--- Set task ---
Reproduce exactly the lines from the one containing "extrude(amount=lid_screw_l)" down to the one containing "obj.parent = None", including both of those lines, and nothing else.

★ ★ ★ ★

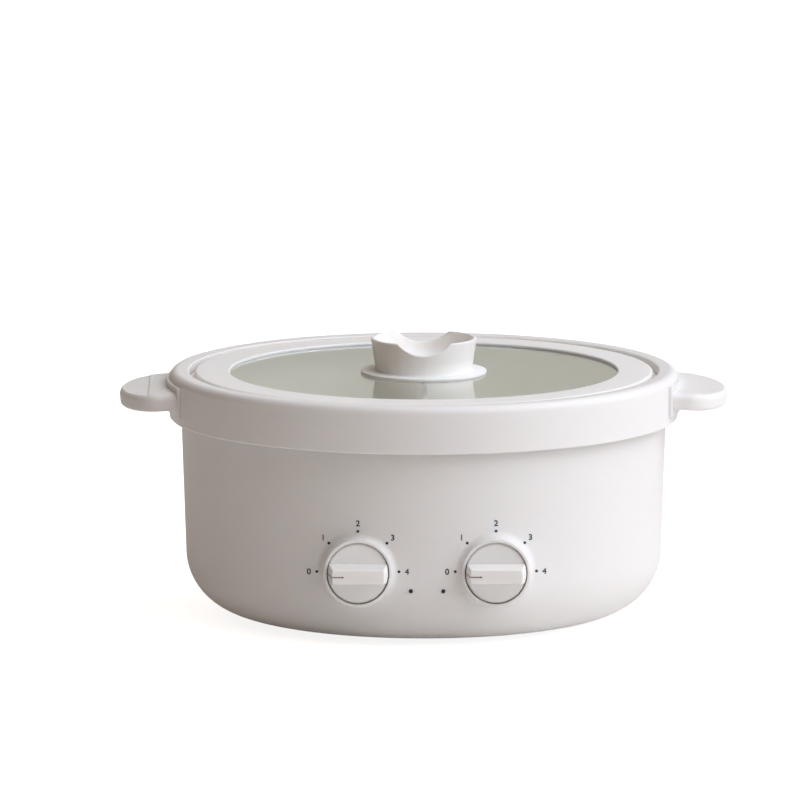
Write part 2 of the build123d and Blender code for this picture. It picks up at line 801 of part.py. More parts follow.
# ------------------------------------------------------------------ controls
for side, sign in sides.items():
    axis_plane = facing_front(sign * knob_x, 0, knob_z)

    # rotary switch behind the well's floor, with a blind bore for the shaft
    with BuildPart() as switch:
        with BuildSketch(axis_plane.offset(-switch_y)):
            RectangleRounded(switch_w, switch_w, switch_corner)
        extrude(amount=-switch_t)
        with BuildSketch(axis_plane.offset(-switch_y)):
            Circle(shaft_r + shaft_fit)
        extrude(amount=-shaft_in - shaft_fit, mode=Mode.SUBTRACT)
        with BuildSketch(axis_plane.offset(-switch_y)):
            for end in (-1, 1):
                with Locations((end * switch_screw_at, end * switch_screw_at)):
                    Circle(switch_screw_r)
        extrude(amount=-switch_screw_l, mode=Mode.SUBTRACT)
        with BuildSketch(axis_plane.offset(-switch_y - switch_t)):
            with GridLocations(switch_w / 2, switch_w / 2, 2, 2):
                Rectangle(tab_t, tab_w)
        extrude(amount=-tab_l)
    save(switch, f"switch_{side}")

    # D-shaped shaft that the knob is pushed on to
    with BuildPart() as shaft:
        with BuildSketch(axis_plane.offset(-switch_y - shaft_in)):
            Circle(shaft_r)
        extrude(amount=shaft_in + shaft_out)
        with BuildSketch(axis_plane.offset(-knob_back_y)):
            with Locations((0, shaft_flat + shaft_r)):
                Rectangle(2 * shaft_r, 2 * shaft_r)
        extrude(amount=shaft_out, mode=Mode.SUBTRACT)
    save(shaft, f"shaft_{side}")

    # knob: a tapered cup whose front is cut back on both sides of a full-width grip
    with BuildPart() as knob:
        with BuildSketch(axis_plane.offset(-disc_y)):
            Circle(knob_r)
        with BuildSketch(axis_plane.offset(-grip_y)):
            Circle(grip_end_r)
        loft()
        with BuildSketch(axis_plane.offset(-disc_y)):
            Rectangle(2 * knob_r, 2 * grip_foot_half)
        with BuildSketch(axis_plane.offset(-grip_y)):
            Rectangle(2 * knob_r, 2 * grip_front_half)
        loft(mode=Mode.INTERSECT)
        fillet(knob.edges().group_by(Axis.Y)[0], grip_round)
        with BuildSketch(axis_plane.offset(-knob_back_y)):
            Circle(knob_r)
        extrude(amount=knob_back_y - disc_y)
        disc_edges = knob.edges().filter_by_position(Axis.Y, disc_y, disc_y)
        chamfer(disc_edges.filter_by(GeomType.CIRCLE), knob_bevel)
        with BuildSketch(axis_plane.offset(-knob_back_y)):
            Circle(knob_r - knob_skin)
            Circle(hub_r, mode=Mode.SUBTRACT)
        extrude(amount=knob_back_y - disc_y - knob_skin, mode=Mode.SUBTRACT)
        with BuildSketch(axis_plane.offset(-knob_back_y)):
            Circle(shaft_r + shaft_fit)
            with Locations((0, shaft_flat + shaft_r + shaft_fit)):
                Rectangle(2 * knob_r, 2 * shaft_r, mode=Mode.SUBTRACT)
        extrude(amount=knob_back_y - switch_y + shaft_out + shaft_fit, mode=Mode.SUBTRACT)
        # pointer groove that shows the setting: over the grip's end and a little along its front
        with BuildSketch(Plane.XY.offset(knob_z)):
            with BuildLine():
                Polyline(
                    (sign * knob_x - pointer_r, grip_y - pointer_w),
                    (sign * knob_x - pointer_r, grip_y + pointer_depth),
                    (sign * knob_x - grip_end_r + pointer_depth, grip_y + pointer_depth),
                    (sign * knob_x - knob_r + pointer_depth, disc_y),
                    (sign * knob_x - knob_r - pointer_w, disc_y),
                    (sign * knob_x - knob_r - pointer_w, grip_y - pointer_w),
                    close=True,
                )
            make_face()
        extrude(amount=pointer_w / 2, both=True, mode=Mode.SUBTRACT)
        with BuildSketch(axis_plane.offset(-grip_y)):
            with Locations((-pointer_r, 0)):
                Circle(pointer_dot_r)
        extrude(amount=-pointer_depth, mode=Mode.SUBTRACT)
    save(knob, f"knob_{side}")

with BuildPart() as switch_screws:
    for sign in sides.values():
        floor_plane = facing_front(sign * knob_x, well_floor_y, knob_z)
        for end in (-1, 1):
            with BuildSketch(floor_plane):
                with Locations((end * switch_screw_at, end * switch_screw_at)):
                    Circle(switch_screw_r)
            extrude(amount=-switch_screw_l)
            with BuildSketch(floor_plane):
                with Locations((end * switch_screw_at, end * switch_screw_at)):
                    Circle(switch_head_r)
            extrude(amount=switch_head_t)
save(switch_screws, "switch_screws")

# ------------------------------------------------------------------ indicator lamps
with BuildPart() as indicator_lenses:
    with BuildSketch(facing_front(0, lamp_front_y, lamp_z)):
        with Locations((-lamp_x, 0), (lamp_x, 0)):
            Circle(lamp_r)
    extrude(amount=-lamp_l)
save(indicator_lenses, "indicator_lenses")

with BuildPart() as indicator_leds:
    with BuildSketch(facing_front(0, lamp_front_y + lamp_l, lamp_z)):
        with Locations((-lamp_x, 0), (lamp_x, 0)):
            Circle(lamp_r)
    extrude(amount=-led_l)
save(indicator_leds, "indicator_leds")

with BuildPart() as indicator_board:
    with BuildSketch(facing_front(0, board_y, lamp_z)):
        Rectangle(board_w, board_h)
    extrude(amount=-board_t)
save(indicator_board, "indicator_board")

# ------------------------------------------------------------------ power inlet
with BuildPart() as power_inlet:
    with BuildSketch(facing_back(0, inlet_pad_y, inlet_z)):
        RectangleRounded(inlet_flange_w, inlet_flange_h, inlet_corner)
    extrude(amount=inlet_flange_t)
    with BuildSketch(facing_back(0, inlet_rear_y, inlet_z)):
        RectangleRounded(inlet_shroud_w, inlet_shroud_h, inlet_corner)
    extrude(amount=inlet_face_y - inlet_rear_y)
    with BuildSketch(facing_back(0, inlet_face_y, inlet_z)):
        RectangleRounded(
            inlet_shroud_w - 2 * inlet_wall,
            inlet_shroud_h - 2 * inlet_wall,
            inlet_corner - inlet_wall,
        )
    extrude(amount=-socket_depth, mode=Mode.SUBTRACT)
    with BuildSketch(facing_back(0, inlet_face_y, inlet_z)):
        with GridLocations(pin_pitch, 0, 3, 1):
            Rectangle(pin_w, pin_h)
    extrude(amount=inlet_rear_y - inlet_face_y, mode=Mode.SUBTRACT)
    with BuildSketch(facing_back(0, inlet_pad_y, inlet_z)):
        with Locations((-inlet_screw_x, 0), (inlet_screw_x, 0)):
            Circle(inlet_screw_r + screw_gap)
    extrude(amount=inlet_flange_t, mode=Mode.SUBTRACT)
save(power_inlet, "power_inlet")

with BuildPart() as inlet_pins:
    with BuildSketch(facing_back(0, inlet_face_y - pin_recess, inlet_z)):
        with GridLocations(pin_pitch, 0, 3, 1):
            Rectangle(pin_w, pin_h)
    extrude(amount=inlet_rear_y - inlet_face_y + pin_recess - pin_tail)
save(inlet_pins, "inlet_pins")

with BuildPart() as inlet_screws:
    with BuildSketch(facing_back(0, inlet_pad_y + inlet_flange_t, inlet_z)):
        with Locations((-inlet_screw_x, 0), (inlet_screw_x, 0)):
            Circle(inlet_screw_r)
    extrude(amount=-inlet_screw_l)
    with BuildSketch(facing_back(0, inlet_pad_y + inlet_flange_t, inlet_z)):
        with Locations((-inlet_screw_x, 0), (inlet_screw_x, 0)):
            Circle(2 * inlet_screw_r)
    extrude(amount=screw_head_t)
save(inlet_screws, "inlet_screws")

# terminal block on the ledge, below the inlet
with BuildPart() as terminal_block:
    block_y = (ledge_in_r + ledge_out_r) / 2
    with BuildSketch(Plane.XY.offset(ledge_top_z)):
        with Locations((0, block_y)):
            Rectangle(terminal_w, terminal_d)
    extrude(amount=terminal_h)
    with BuildSketch(Plane.XY.offset(ledge_top_z + terminal_h)):
        with Locations((0, block_y)):
            with GridLocations(terminal_w / terminal_ways, 0, terminal_ways, 1):
                Circle(terminal_d / 4)
    extrude(amount=-terminal_h / 2, mode=Mode.SUBTRACT)
save(terminal_block, "terminal_block")

# ------------------------------------------------------------------ lid
with BuildPart() as lid_glass:
    with BuildSketch(Plane.XY.offset(glass_z)):
        Circle(glass_r)
        Circle(glass_hole_r, mode=Mode.SUBTRACT)
    extrude(amount=glass_t)
save(lid_glass, "lid_glass")

# moulded ring: grips the glass, rests on the pot's flange and is centred by a skirt in the pot
with BuildPart() as lid_ring:
    with BuildSketch(Plane.XZ) as section:
        with BuildLine():
            Polyline(
                (window_r, glass_top_z),
                (window_r, lid_top_z),
                (lid_r, lid_top_z),
                (lid_r, lid_z),
                (plug_r, lid_z),
                (plug_r, lid_z - plug_h),
                (plug_r - plug_t, lid_z - plug_h),
                (plug_r - plug_t, glass_z - lower_lip_t),
                (glass_r - lower_lip_w, glass_z - lower_lip_t),
                (glass_r - lower_lip_w, glass_z),
                (glass_r, glass_z),
                (glass_r, glass_top_z),
                close=True,
            )
        make_face()
        fillet(corner(section, lid_r, lid_top_z), lid_round)
        chamfer(corner(section, window_r, lid_top_z), window_bevel)
    revolve(axis=Axis.Z)
save(lid_ring, "lid_ring")

# ------------------------------------------------------------------ lid knob
# Flange and flared cup in one; two saddles across the rim hold a ladle or chopsticks.
cup_floor_z = glass_top_z + cup_floor_t
with BuildPart() as lid_knob:
    with BuildSketch(Plane.XZ) as cup:
        with BuildLine():
            Polyline(
                (0, glass_top_z + seal_t),
                (seal_r, glass_top_z + seal_t),
                (seal_r, glass_top_z),
                (grip_flange_r, glass_top_z),
                (grip_flange_r, glass_top_z + grip_flange_t),
                (cup_foot_r, glass_top_z + grip_flange_t),
                (cup_top_r, cup_top_z),
                (cup_top_r - cup_wall, cup_top_z),
                (cup_foot_r - cup_wall, cup_floor_z),
                (0, cup_floor_z),
                close=True,
            )
        make_face()
        fillet(corner(cup, cup_foot_r - cup_wall, cup_floor_z), cup_inner_round)
        fillet(corner(cup, cup_foot_r, glass_top_z + grip_flange_t), cup_foot_round)
        fillet(corner(cup, grip_flange_r, glass_top_z + grip_flange_t), grip_flange_round)
    revolve(axis=Axis.Z)
    with BuildSketch(Plane.XZ) as saddle:
        with Locations((0, cup_top_z)):
            Rectangle(2 * cup_top_r, saddle_r, align=(Align.CENTER, Align.MIN))
        with Locations((0, cup_top_z - saddle_depth + saddle_r)):
            Circle(saddle_r)
        saddle_half_w = sqrt(saddle_r**2 - (saddle_r - saddle_depth) ** 2)
        shoulders = [corner(saddle, end * saddle_half_w, cup_top_z) for end in (-1, 1)]
        fillet(shoulders, saddle_shoulder)
    extrude(amount=2 * cup_top_r, both=True, mode=Mode.SUBTRACT)
    rim_faces = lid_knob.faces().filter_by(
        lambda face: face.center().Z > cup_top_z - saddle_depth - rim_edge_round
        and face.normal_at().Z > 0.5
    )
    fillet(rim_faces.edges().filter_by(GeomType.LINE, reverse=True), rim_edge_round)
    with BuildSketch(Plane.XY.offset(glass_top_z)):
        Circle(lid_screw_r)
    extrude(amount=lid_screw_l - glass_t - washer_t, mode=Mode.SUBTRACT)
save(lid_knob, "lid_knob")

with BuildPart() as knob_seal:
    with BuildSketch(Plane.XY.offset(glass_top_z)):
        Circle(seal_r)
        Circle(glass_hole_r, mode=Mode.SUBTRACT)
    extrude(amount=seal_t)
save(knob_seal, "knob_seal")

with BuildPart() as lid_washer:
    with BuildSketch(Plane.XY.offset(glass_z)):
        Circle(washer_r)
        Circle(lid_screw_r + screw_gap, mode=Mode.SUBTRACT)
    extrude(amount=-washer_t)
save(lid_washer, "lid_washer")

with BuildPart() as lid_screw:
    with BuildSketch(Plane.XY.offset(glass_z - washer_t)):
        Circle(lid_screw_r)
    extrude(amount=lid_screw_l)
    with BuildSketch(Plane.XY.offset(glass_z - washer_t)):
        Circle(lid_screw_head_r)
    extrude(amount=-lid_screw_head_t)
save(lid_screw, "lid_screw")
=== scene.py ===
"""Dresses an electric hot pot with a lift-off lid: finishes, printed dials, screws, a studio."""

import math

import bpy
from bpy.props import FloatProperty, FloatVectorProperty, PointerProperty, StringProperty
from mathutils import Matrix, Vector


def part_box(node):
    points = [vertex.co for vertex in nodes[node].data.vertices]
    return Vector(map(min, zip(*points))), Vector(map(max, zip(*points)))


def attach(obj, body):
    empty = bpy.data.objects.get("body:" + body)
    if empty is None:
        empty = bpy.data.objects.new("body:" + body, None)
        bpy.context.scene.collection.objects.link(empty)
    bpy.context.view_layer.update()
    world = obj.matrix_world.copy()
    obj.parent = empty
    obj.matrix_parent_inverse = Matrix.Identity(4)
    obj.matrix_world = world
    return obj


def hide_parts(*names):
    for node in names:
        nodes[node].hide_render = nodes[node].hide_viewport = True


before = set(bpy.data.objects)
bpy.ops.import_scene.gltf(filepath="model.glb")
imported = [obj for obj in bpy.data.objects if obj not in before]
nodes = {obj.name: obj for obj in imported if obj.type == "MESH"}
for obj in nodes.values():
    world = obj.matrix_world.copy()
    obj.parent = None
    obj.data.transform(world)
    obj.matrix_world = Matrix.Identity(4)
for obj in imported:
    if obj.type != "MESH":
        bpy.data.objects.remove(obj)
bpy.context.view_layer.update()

bl_info = {
    "name": "Electric hot pot",
    "version": (1, 0, 0),
    "blender": (4, 5, 0),
    "location": "View3D > Sidebar > Hot pot",
    "description": "Finishes, dial marks, screws and a studio for a two-zone electric hot pot",
    "category": "Object",
}

MM = 0.001


def linear(code):
    """sRGB hex colour as linear red, green and blue."""
    parts = (int(code[i : i + 2], 16) / 255 for i in (1, 3, 5))
    return [c / 12.92 if c <= 0.04045 else ((c + 0.055) / 1.055) ** 2.4 for c in parts]


def colour(name, description, code):
    return FloatVectorProperty(
        name=name, description=description, subtype="COLOR", min=0, max=1, default=linear(code)
    )


def length(name, description, millimetres):
    return FloatProperty(
        name=name,
        description=description,
        unit="LENGTH",
        min=0,
        precision=5,
        default=millimetres * MM,
    )


def level(name, description, default, unit="NONE"):
    return FloatProperty(name=name, description=description, unit=unit, min=0, default=default)


# ---------------------------------------------------------------------------- settings
class HotPotPlastics(bpy.types.PropertyGroup):
    body: colour("Body", "Housing, top ring and handles", "#EDECEB")
    knobs: colour("Knobs", "Control knobs", "#F5F4F2")
    lid_ring: colour("Lid ring", "Ring round the glass and the lid's knob", "#F8F7F5")
    base: colour("Base", "Cover under the pot", "#DEDBD5")
    fittings: colour("Fittings", "Power inlet, switches and terminal block", "#24242A")
    roughness: FloatProperty(
        name="Roughness", description="Satin of the moulded plastic", min=0, max=1, default=0.46
    )
    grain: length("Grain", "Size of the spark-eroded grain left by the mould", 0.9)
    grain_depth: length("Grain depth", "Height of that grain", 0.004)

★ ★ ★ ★

--- Exercise solution ---
    extrude(amount=lid_screw_l)
    with BuildSketch(Plane.XY.offset(glass_z - washer_t)):
        Circle(lid_screw_head_r)
    extrude(amount=-lid_screw_head_t)
save(lid_screw, "lid_screw")
=== scene.py ===
"""Dresses an electric hot pot with a lift-off lid: finishes, printed dials, screws, a studio."""

import math

import bpy
from bpy.props import FloatProperty, FloatVectorProperty, PointerProperty, StringProperty
from mathutils import Matrix, Vector


def part_box(node):
    points = [vertex.co for vertex in nodes[node].data.vertices]
    return Vector(map(min, zip(*points))), Vector(map(max, zip(*points)))


def attach(obj, body):
    empty = bpy.data.objects.get("body:" + body)
    if empty is None:
        empty = bpy.data.objects.new("body:" + body, None)
        bpy.context.scene.collection.objects.link(empty)
    bpy.context.view_layer.update()
    world = obj.matrix_world.copy()
    obj.parent = empty
    obj.matrix_parent_inverse = Matrix.Identity(4)
    obj.matrix_world = world
    return obj


def hide_parts(*names):
    for node in names:
        nodes[node].hide_render = nodes[node].hide_viewport = True


before = set(bpy.data.objects)
bpy.ops.import_scene.gltf(filepath="model.glb")
imported = [obj for obj in bpy.data.objects if obj not in before]
nodes = {obj.name: obj for obj in imported if obj.type == "MESH"}
for obj in nodes.values():
    world = obj.matrix_world.copy()
    obj.parent = None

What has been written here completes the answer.